That's one thing I hate about living here in the frozen North, if I was still in Calif that RES with the swollen legs would be at my house now. I used to take the blind, or lame and just generally sick and repair them for her. For some reason I was good with the blind ones. I still remember the very first one she brought me. It was a hatchling RES with big swollen closed eyes, he and I learned together how to make it work, I'd push the food over in front of his nose and hold it still and he'd bite it. It was that little slider who showed me I was good with the blind.
I'd hear my sisters red truck pull in my driveway and I'd look out and see her off-loading a box or a carrier and I'd start hollering..."go away if that's something that needs to be fed!!!". But she never paid any attention to that.
We really had a lot of fun together doing tortoise stuff, we'd set up information booths at dog and cat adoption fairs and we'd bring her 100 pound Sulcata Dudley and other turtles and tortoises and we always had a crowd around our booth.The other booths would be empty. One time she got put on TV even. I don't know why they took her instead of me, I'm so much prettier then her. 
We used to go on yard inspections together when someone wanted to adopt a tortoise and I'd make her buy me lunch. We make a pretty good team when it comes to turtles and tortoises.
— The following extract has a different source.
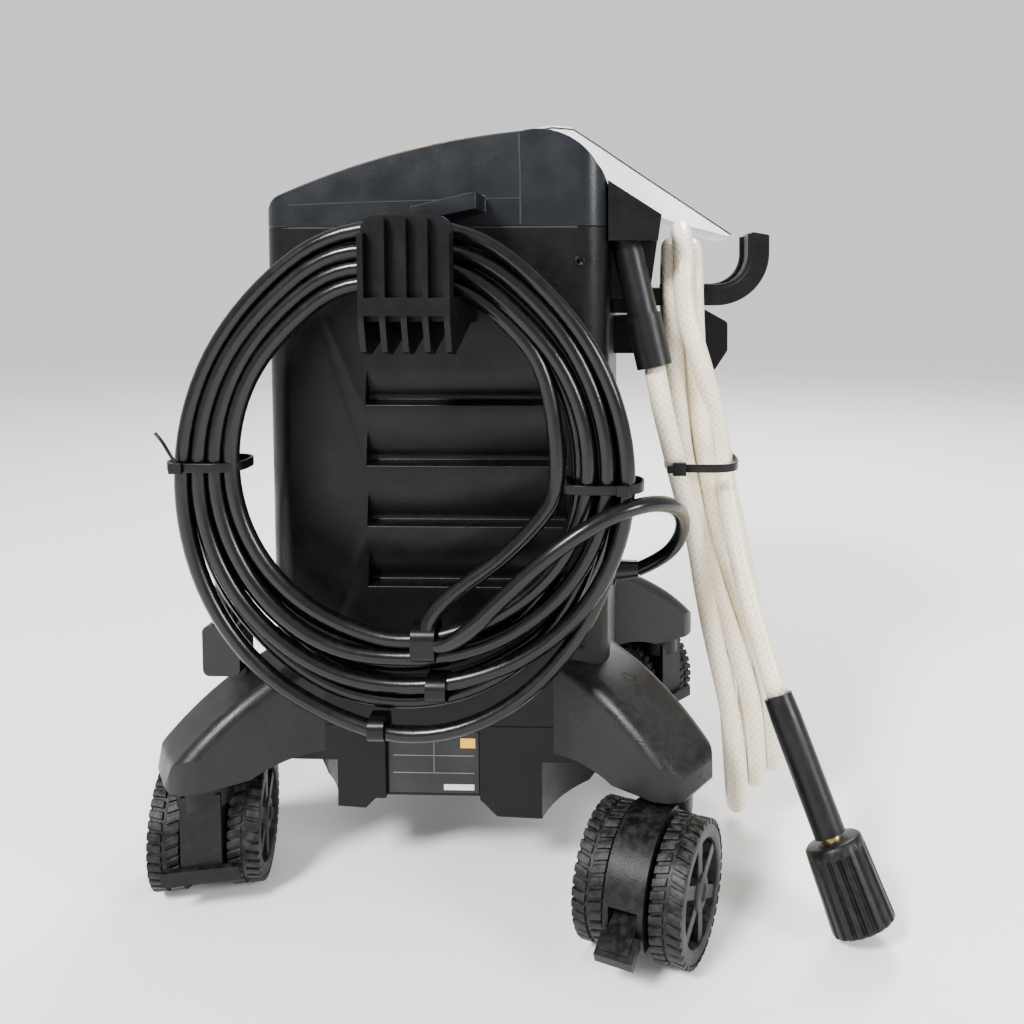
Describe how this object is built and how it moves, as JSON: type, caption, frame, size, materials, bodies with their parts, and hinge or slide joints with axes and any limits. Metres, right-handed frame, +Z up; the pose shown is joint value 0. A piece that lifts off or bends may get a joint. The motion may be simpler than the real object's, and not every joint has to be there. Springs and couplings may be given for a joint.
{
  "type": "pressure washer",
  "caption": "Compact electric pressure washer on swivelling twin-wheel casters, with a rear cord hook, a side hose hook, a coiled power cord and a folded high-pressure hose.",
  "frame": {"origin": "on the floor, under the middle of the object's box without its cord and hose", "axes": "+Z up, -Y is the rear face with the cord hook, +X is the side with the hose hook"},
  "size_m": [0.4325, 0.37, 0.4636],
  "materials": {
    "body_plastic": "moulded black plastic with a fine texture",
    "head_plastic": "moulded charcoal plastic, satin",
    "pale_panel": "pale glossy painted plastic",
    "leg_plastic": "moulded charcoal plastic, satin",
    "hook_plastic": "moulded black plastic",
    "caster_plastic": "moulded black nylon",
    "wheel_rubber": "hard black rubber tread on a plastic hub",
    "cord_rubber": "black cable jacket",
    "sleeve_rubber": "black shrink sleeve",
    "hose_pvc": "cream braided hose",
    "tie_nylon": "black nylon",
    "nut_plastic": "black nylon",
    "accent_plastic": "amber gloss plastic",
    "plated_steel": "zinc plated",
    "motor_steel": "painted sheet steel",
    "brass_fitting": "turned brass",
    "pump_aluminium": "die-cast aluminium"
  },
  "bodies": {
    "body": {"rear_housing": "body_plastic", "front_housing": "body_plastic", "base_pan": "body_plastic", "top_cover": "head_plastic", "top_panel": "pale_panel", "side_bracket": "body_plastic", "cord_hook": "hook_plastic", "gun_hook": "hook_plastic", "lower_bracket": "hook_plastic", "leg_rear_left": "leg_plastic", "leg_rear_right": "leg_plastic", "leg_front_left": "leg_plastic", "leg_front_right": "leg_plastic", "cord_gland": "cord_rubber", "power_lead": "cord_rubber", "cord_coil": "cord_rubber", "plug_lead": "cord_rubber", "cable_ties": "tie_nylon", "power_plug": "cord_rubber", "outlet_sleeve": "sleeve_rubber", "hose_lead": "hose_pvc", "hose_hank": "hose_pvc", "hose_tail": "hose_pvc", "hose_boot": "sleeve_rubber", "hose_stem": "brass_fitting", "motor": "motor_steel", "motor_bearings": "plated_steel", "pump_body": "pump_aluminium", "pump_pistons": "plated_steel", "manifold_head": "pump_aluminium", "outlet_tube": "plated_steel", "water_inlet": "brass_fitting", "switch_box": "caster_plastic"},
    "caster_rear_left": {"caster_housing_rear_left": "caster_plastic", "caster_stem_rear_left": "plated_steel", "caster_axle_rear_left": "plated_steel"},
    "wheel_a_rear_left": {"wheel_a_rear_left": "wheel_rubber"},
    "wheel_b_rear_left": {"wheel_b_rear_left": "wheel_rubber"},
    "brake_rear_left": {"brake_pedal_rear_left": "caster_plastic"},
    "caster_rear_right": {"caster_housing_rear_right": "caster_plastic", "caster_stem_rear_right": "plated_steel", "caster_axle_rear_right": "plated_steel"},
    "wheel_a_rear_right": {"wheel_a_rear_right": "wheel_rubber"},
    "wheel_b_rear_right": {"wheel_b_rear_right": "wheel_rubber"},
    "brake_rear_right": {"brake_pedal_rear_right": "caster_plastic"},
    "caster_front_left": {"caster_housing_front_left": "caster_plastic", "caster_stem_front_left": "plated_steel", "caster_axle_front_left": "plated_steel"},
    "wheel_a_front_left": {"wheel_a_front_left": "wheel_rubber"},
    "wheel_b_front_left": {"wheel_b_front_left": "wheel_rubber"},
    "caster_front_right": {"caster_housing_front_right": "caster_plastic", "caster_stem_front_right": "plated_steel", "caster_axle_front_right": "plated_steel"},
    "wheel_a_front_right": {"wheel_a_front_right": "wheel_rubber"},
    "wheel_b_front_right": {"wheel_b_front_right": "wheel_rubber"},
    "rotor": {"motor_shaft": "motor_steel", "cooling_fan": "caster_plastic", "swash_plate": "plated_steel"},
    "knob": {"switch_knob": "accent_plastic"},
    "swivel_nut": {"hose_swivel_nut": "nut_plastic"}
  },
  "joints": [
    {"name": "swivel_rear_left", "type": "hinge", "parent": "body", "child": "caster_rear_left", "pos_m": [-0.14477, -0.10972, 0.079], "axis": [0, 0, 1], "continuous": true},
    {"name": "roll_a_rear_left", "type": "hinge", "parent": "caster_rear_left", "child": "wheel_a_rear_left", "pos_m": [-0.15018, -0.08429, 0.036], "axis": [0.9781, 0.2079, 0], "continuous": true},
    {"name": "roll_b_rear_left", "type": "hinge", "parent": "caster_rear_left", "child": "wheel_b_rear_left", "pos_m": [-0.15018, -0.08429, 0.036], "axis": [0.9781, 0.2079, 0], "continuous": true},
    {"name": "brake_press_rear_left", "type": "hinge", "parent": "caster_rear_left", "child": "brake_rear_left", "pos_m": [-0.15579, -0.05788, 0.034], "axis": [0.9781, 0.2079, 0], "range_deg": [-14, 0]},
    {"name": "swivel_rear_right", "type": "hinge", "parent": "body", "child": "caster_rear_right", "pos_m": [0.12123, -0.10972, 0.079], "axis": [0, 0, 1], "continuous": true},
    {"name": "roll_a_rear_right", "type": "hinge", "parent": "caster_rear_right", "child": "wheel_a_rear_right", "pos_m": [0.11149, -0.13383, 0.036], "axis": [-0.9272, 0.3746, 0], "continuous": true},
    {"name": "roll_b_rear_right", "type": "hinge", "parent": "caster_rear_right", "child": "wheel_b_rear_right", "pos_m": [0.11149, -0.13383, 0.036], "axis": [-0.9272, 0.3746, 0], "continuous": true},
    {"name": "brake_press_rear_right", "type": "hinge", "parent": "caster_rear_right", "child": "brake_rear_right", "pos_m": [0.10138, -0.15886, 0.034], "axis": [-0.9272, 0.3746, 0], "range_deg": [-14, 0]},
    {"name": "swivel_front_left", "type": "hinge", "parent": "body", "child": "caster_front_left", "pos_m": [-0.14477, 0.11728, 0.079], "axis": [0, 0, 1], "continuous": true},
    {"name": "roll_a_front_left", "type": "hinge", "parent": "caster_front_left", "child": "wheel_a_front_left", "pos_m": [-0.13588, 0.14171, 0.036], "axis": [0.9397, -0.342, 0], "continuous": true},
    {"name": "roll_b_front_left", "type": "hinge", "parent": "caster_front_left", "child": "wheel_b_front_left", "pos_m": [-0.13588, 0.14171, 0.036], "axis": [0.9397, -0.342, 0], "continuous": true},
    {"name": "swivel_front_right", "type": "hinge", "parent": "body", "child": "caster_front_right", "pos_m": [0.12123, 0.11728, 0.079], "axis": [0, 0, 1], "continuous": true},
    {"name": "roll_a_front_right", "type": "hinge", "parent": "caster_front_right", "child": "wheel_a_front_right", "pos_m": [0.10131, 0.13399, 0.036], "axis": [0.6428, 0.766, 0], "continuous": true},
    {"name": "roll_b_front_right", "type": "hinge", "parent": "caster_front_right", "child": "wheel_b_front_right", "pos_m": [0.10131, 0.13399, 0.036], "axis": [0.6428, 0.766, 0], "continuous": true},
    {"name": "rotor_spin", "type": "hinge", "parent": "body", "child": "rotor", "pos_m": [-0.01177, 0.01328, 0.26], "axis": [0, 0, 1], "continuous": true},
    {"name": "switch_turn", "type": "hinge", "parent": "body", "child": "knob", "pos_m": [-0.01177, 0.10528, 0.345], "axis": [0, 1, 0], "range_deg": [0, 90]},
    {"name": "nut_spin", "type": "hinge", "parent": "body", "child": "swivel_nut", "pos_m": [0.21901, -0.12298, 0.03426], "axis": [0.3392, -0.3131, -0.8871], "continuous": true}
  ]
}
I sure don't know who's big idea it was that I move up here...they need to be shot...lol


----------



## desertsss (May 6, 2009)

Keep up the good work, you are going to busy busy busy.


----------



## terryo (May 6, 2009)

Oh Maggie...I know I told you this before but I wish there was a way you could go back. I know that things would be so different for you. Thinking of you there breaks my heart.


----------



## Laura (May 6, 2009)

We have yet to see a pic of Maggie so to say you r prettier then Yvonne.. better prove it! HA H A!

How come you dont take donations to help with thse rescues? You should Charge the people to leave them with you!


----------



## galvinkaos (May 6, 2009)

I don't know why they took her instead of me, I'm so much prettier then her. 
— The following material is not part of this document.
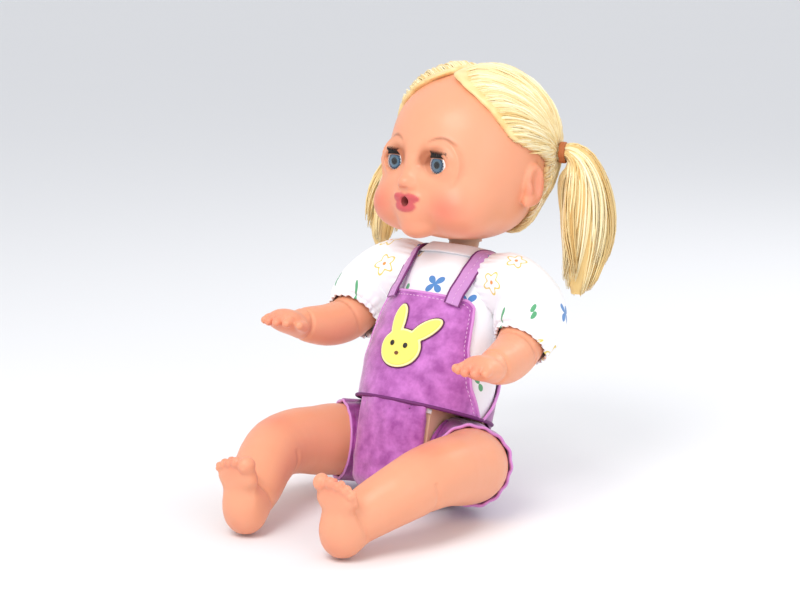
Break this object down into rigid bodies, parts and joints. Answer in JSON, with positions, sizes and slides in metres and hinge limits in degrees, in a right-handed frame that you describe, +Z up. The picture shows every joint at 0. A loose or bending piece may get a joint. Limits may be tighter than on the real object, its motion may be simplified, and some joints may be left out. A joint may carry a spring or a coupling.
{
  "type": "baby doll",
  "caption": "Seated soft-vinyl baby doll with ponytails, sleep eyes, turning head and limbs, a tummy button and a sound module.",
  "frame": {"origin": "middle of the flat seat face under the hips", "axes": "+Z up from the seat face, -Y the way the doll faces, +X the doll's own left"},
  "size_m": [0.1436, 0.197, 0.2138],
  "materials": {
    "skin": "soft satin vinyl",
    "body_plastic": "moulded",
    "hair": "soft sheen",
    "hair_band": "matt",
    "lip_pink": "satin",
    "eye_white": "polished",
    "eye_blue": "polished",
    "eye_clear": "clear",
    "lash": "matt",
    "weight_metal": "rough",
    "white_cloth": "soft",
    "purple_cloth": "satin",
    "strap_cloth": "satin",
    "yellow_cloth": "felt",
    "dark_thread": "matt",
    "brown_thread": "matt",
    "white_plastic": "moulded",
    "black_plastic": "moulded",
    "board_green": "solder mask",
    "cone_paper": "pressed paper",
    "steel": "plated",
    "brass": "sprung strip",
    "red_lead": "insulation"
  },
  "bodies": {
    "torso": {"torso_front": "body_plastic", "torso_back": "body_plastic", "neck_plug": "body_plastic", "torso_screws": "steel", "circuit_board": "board_green", "sound_chip": "black_plastic", "tact_switch": "black_plastic", "speaker_frame": "steel", "speaker_cone": "cone_paper", "speaker_magnet": "weight_metal", "battery_box": "white_plastic", "battery_cells": "steel", "battery_contacts": "brass", "battery_cover": "body_plastic", "cover_screw": "steel", "slide_switch": "black_plastic", "lead_wires": "red_lead", "button_spring": "steel", "shirt_body": "white_cloth", "shirt_collar": "white_cloth", "dungaree_shorts": "purple_cloth", "dungaree_bib": "purple_cloth", "dungaree_back": "purple_cloth", "left_strap": "strap_cloth", "right_strap": "strap_cloth", "bunny_face": "yellow_cloth", "bunny_eyes": "dark_thread", "bunny_nose": "brown_thread"},
    "head": {"head_shell": "skin", "mouth_cup": "lip_pink", "hair_crown": "hair", "left_ponytail": "hair", "right_ponytail": "hair", "left_hair_tie": "hair_band", "right_hair_tie": "hair_band", "left_eye_socket": "white_plastic", "right_eye_socket": "white_plastic"},
    "left_eye": {"left_eyeball": "eye_white", "left_iris": "eye_blue", "left_cornea": "eye_clear", "left_eyelid": "skin", "left_lashes": "lash", "left_eye_weight": "weight_metal"},
    "right_eye": {"right_eyeball": "eye_white", "right_iris": "eye_blue", "right_cornea": "eye_clear", "right_eyelid": "skin", "right_lashes": "lash", "right_eye_weight": "weight_metal"},
    "press_button": {"tummy_button": "white_plastic"},
    "power_knob": {"switch_knob": "black_plastic"},
    "left_arm": {"left_arm": "skin", "left_sleeve": "white_cloth"},
    "right_arm": {"right_arm": "skin", "right_sleeve": "white_cloth"},
    "left_leg": {"left_leg": "skin", "left_shorts_leg": "purple_cloth"},
    "right_leg": {"right_leg": "skin", "right_shorts_leg": "purple_cloth"}
  },
  "joints": [
    {"name": "head_turn", "type": "hinge", "parent": "torso", "child": "head", "pos_m": [0, 0.04121, 0.12599], "axis": [0, 0.0698, 0.9976], "range_deg": [-45, 45], "deforming": ["left_ponytail", "right_ponytail"]},
    {"name": "left_eye_close", "type": "hinge", "parent": "head", "child": "left_eye", "pos_m": [0.0101, 0.01162, 0.16615], "axis": [0.9903, -0.1388, 0.0097], "range_deg": [0, 42]},
    {"name": "right_eye_close", "type": "hinge", "parent": "head", "child": "right_eye", "pos_m": [-0.01862, 0.01564, 0.16587], "axis": [0.9903, -0.1388, 0.0097], "range_deg": [0, 42]},
    {"name": "left_arm_raise", "type": "hinge", "parent": "torso", "child": "left_arm", "pos_m": [0.024, 0.03297, 0.10559], "axis": [-1, 0, 0], "range_deg": [-4, 65]},
    {"name": "right_arm_raise", "type": "hinge", "parent": "torso", "child": "right_arm", "pos_m": [-0.024, 0.03297, 0.10559], "axis": [-1, 0, 0], "range_deg": [-12, 57]},
    {"name": "left_leg_lower", "type": "hinge", "parent": "torso", "child": "left_leg", "pos_m": [0.02, 0, 0.024], "axis": [1, 0, 0], "range_deg": [-4, 70]},
    {"name": "right_leg_lower", "type": "hinge", "parent": "torso", "child": "right_leg", "pos_m": [-0.02, 0, 0.024], "axis": [1, 0, 0], "range_deg": [-4, 70]},
    {"name": "tummy_press", "type": "slide", "parent": "torso", "child": "press_button", "axis": [0, 0.9272, -0.3746], "range_m": [0, 0.002], "stiffness_N_per_m": 500, "springref_m": -0.001, "deforming": ["button_spring"]},
    {"name": "power_slide", "type": "slide", "parent": "torso", "child": "power_knob", "axis": [1, 0, 0], "range_m": [0, 0.0036]}
  ]
}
I agree with Laura we need a pic to decide that Maggie. 

Yvonne, Good luck with the crowd coming to visit. Call if you need help in So Cal. They are lucky you are there.

Dawna


----------



## Yvonne G (May 6, 2009)

Laura said:


> How come you dont take donations to help with thse rescues? You should Charge the people to leave them with you!



Because I deal with quite a few desert tortoises, I don't ever want to be accused of "selling" the tortoises. So no money EVER crosses my palm! But veggie donations are VERY welcome!

Yvonne


----------